Pick out each line containing the string "that" and copy it.
◆ ◆ ◆ ◆ ◆ ◆ ◆
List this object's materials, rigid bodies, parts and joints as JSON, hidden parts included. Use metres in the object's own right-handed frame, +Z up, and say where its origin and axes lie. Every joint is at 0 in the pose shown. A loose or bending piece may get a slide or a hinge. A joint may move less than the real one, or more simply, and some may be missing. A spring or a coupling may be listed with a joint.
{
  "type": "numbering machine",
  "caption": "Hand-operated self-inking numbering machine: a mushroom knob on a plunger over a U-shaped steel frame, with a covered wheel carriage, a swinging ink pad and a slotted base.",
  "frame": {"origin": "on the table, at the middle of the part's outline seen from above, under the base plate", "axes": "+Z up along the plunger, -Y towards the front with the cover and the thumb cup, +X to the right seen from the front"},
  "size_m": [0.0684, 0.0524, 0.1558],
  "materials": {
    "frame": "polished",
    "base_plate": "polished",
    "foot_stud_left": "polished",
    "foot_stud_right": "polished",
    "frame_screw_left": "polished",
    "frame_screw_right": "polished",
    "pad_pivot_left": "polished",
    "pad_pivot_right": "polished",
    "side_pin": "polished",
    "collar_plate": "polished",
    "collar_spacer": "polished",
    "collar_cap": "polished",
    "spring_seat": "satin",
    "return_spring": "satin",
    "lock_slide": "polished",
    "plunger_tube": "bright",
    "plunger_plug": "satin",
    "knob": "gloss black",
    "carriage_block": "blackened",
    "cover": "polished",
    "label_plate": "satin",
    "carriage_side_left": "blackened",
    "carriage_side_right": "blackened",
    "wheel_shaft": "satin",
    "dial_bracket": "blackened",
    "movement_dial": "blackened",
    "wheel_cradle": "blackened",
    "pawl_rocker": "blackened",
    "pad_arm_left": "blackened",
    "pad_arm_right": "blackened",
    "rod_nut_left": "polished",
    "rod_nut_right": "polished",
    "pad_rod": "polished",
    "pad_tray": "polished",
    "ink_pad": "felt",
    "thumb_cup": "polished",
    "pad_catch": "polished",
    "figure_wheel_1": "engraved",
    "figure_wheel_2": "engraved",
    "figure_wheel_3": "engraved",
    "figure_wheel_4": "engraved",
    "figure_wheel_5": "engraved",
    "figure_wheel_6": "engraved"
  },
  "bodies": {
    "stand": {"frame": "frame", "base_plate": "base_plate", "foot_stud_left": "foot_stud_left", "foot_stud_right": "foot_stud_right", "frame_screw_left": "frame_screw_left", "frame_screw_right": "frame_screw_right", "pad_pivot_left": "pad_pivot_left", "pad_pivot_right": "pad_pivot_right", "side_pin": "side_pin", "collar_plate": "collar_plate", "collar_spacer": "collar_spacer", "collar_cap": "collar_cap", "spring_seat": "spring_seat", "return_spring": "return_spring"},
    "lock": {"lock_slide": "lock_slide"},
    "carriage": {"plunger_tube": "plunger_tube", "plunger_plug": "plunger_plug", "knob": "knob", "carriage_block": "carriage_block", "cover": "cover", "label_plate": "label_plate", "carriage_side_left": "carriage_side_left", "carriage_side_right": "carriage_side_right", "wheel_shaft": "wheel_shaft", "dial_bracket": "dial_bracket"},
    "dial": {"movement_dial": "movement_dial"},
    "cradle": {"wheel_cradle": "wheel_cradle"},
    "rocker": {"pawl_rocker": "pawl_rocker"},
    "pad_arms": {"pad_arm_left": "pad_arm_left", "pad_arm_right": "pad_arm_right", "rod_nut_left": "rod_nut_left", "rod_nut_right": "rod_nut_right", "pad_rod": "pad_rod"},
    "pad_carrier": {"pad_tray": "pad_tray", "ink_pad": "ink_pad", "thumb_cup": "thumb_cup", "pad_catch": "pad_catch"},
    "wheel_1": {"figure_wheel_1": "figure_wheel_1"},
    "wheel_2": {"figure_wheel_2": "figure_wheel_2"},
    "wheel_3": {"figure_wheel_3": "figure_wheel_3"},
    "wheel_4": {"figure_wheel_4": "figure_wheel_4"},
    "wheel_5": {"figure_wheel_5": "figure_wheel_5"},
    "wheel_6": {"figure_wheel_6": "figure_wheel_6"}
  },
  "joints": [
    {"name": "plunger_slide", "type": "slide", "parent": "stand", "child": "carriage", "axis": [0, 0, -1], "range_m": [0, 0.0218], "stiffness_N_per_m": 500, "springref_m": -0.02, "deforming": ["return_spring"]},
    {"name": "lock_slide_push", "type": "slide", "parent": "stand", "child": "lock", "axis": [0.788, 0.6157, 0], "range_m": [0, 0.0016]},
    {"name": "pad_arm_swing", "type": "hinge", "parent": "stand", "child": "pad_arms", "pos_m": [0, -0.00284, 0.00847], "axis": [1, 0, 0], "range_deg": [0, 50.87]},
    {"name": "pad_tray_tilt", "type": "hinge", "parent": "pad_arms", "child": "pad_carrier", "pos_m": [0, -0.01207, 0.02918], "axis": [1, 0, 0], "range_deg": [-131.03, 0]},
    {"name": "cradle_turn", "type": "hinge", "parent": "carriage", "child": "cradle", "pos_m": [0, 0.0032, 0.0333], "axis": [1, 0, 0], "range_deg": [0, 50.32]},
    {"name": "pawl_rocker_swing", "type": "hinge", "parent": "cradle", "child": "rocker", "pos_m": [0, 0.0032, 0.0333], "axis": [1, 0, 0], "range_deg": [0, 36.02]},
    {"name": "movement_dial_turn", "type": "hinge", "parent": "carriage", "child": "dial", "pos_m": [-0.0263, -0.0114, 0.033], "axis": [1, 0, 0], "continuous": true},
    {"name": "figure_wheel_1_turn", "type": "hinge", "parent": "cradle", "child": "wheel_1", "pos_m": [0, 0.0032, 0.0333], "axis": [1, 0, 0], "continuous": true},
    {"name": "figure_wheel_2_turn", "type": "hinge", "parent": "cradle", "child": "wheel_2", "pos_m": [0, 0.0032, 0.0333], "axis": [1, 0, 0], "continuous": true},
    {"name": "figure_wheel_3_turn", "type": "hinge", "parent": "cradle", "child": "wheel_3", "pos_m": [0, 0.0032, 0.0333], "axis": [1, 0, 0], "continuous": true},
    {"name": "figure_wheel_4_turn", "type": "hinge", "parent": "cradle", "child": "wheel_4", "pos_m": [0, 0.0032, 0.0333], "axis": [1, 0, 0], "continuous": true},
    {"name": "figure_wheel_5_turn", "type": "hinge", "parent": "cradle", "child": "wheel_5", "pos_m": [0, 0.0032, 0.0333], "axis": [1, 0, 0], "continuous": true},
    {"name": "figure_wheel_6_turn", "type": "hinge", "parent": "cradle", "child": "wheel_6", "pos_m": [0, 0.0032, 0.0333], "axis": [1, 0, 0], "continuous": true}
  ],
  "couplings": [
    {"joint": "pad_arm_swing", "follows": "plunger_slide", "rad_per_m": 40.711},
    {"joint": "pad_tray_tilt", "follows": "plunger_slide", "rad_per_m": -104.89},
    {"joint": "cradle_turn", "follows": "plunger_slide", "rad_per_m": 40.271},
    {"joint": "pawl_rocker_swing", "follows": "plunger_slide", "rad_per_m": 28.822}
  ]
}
◆ ◆ ◆ ◆ ◆ ◆ ◆
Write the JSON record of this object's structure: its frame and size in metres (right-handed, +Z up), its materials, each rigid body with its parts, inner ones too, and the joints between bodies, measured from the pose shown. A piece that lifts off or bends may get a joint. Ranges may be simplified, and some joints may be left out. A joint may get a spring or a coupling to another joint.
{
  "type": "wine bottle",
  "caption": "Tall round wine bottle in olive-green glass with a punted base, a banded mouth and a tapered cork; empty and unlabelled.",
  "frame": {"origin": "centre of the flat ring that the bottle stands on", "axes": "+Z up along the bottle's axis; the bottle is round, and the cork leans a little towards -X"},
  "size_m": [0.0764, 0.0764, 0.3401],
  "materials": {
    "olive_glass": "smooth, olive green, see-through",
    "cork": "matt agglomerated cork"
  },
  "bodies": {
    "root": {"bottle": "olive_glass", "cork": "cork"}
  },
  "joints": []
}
◆ ◆ ◆ ◆ ◆ ◆ ◆
## THE REPLY
Write the JSON record of this object's structure: its frame and size in metres (right-handed, +Z up), its materials, each rigid body with its parts, inner ones too, and the joints between bodies, measured from the pose shown. A piece that lifts off or bends may get a joint. Ranges may be simplified, and some joints may be left out. A joint may get a spring or a coupling to another joint.
  "frame": {"origin": "centre of the flat ring that the bottle stands on", "axes": "+Z up along the bottle's axis; the bottle is round, and the cork leans a little towards -X"},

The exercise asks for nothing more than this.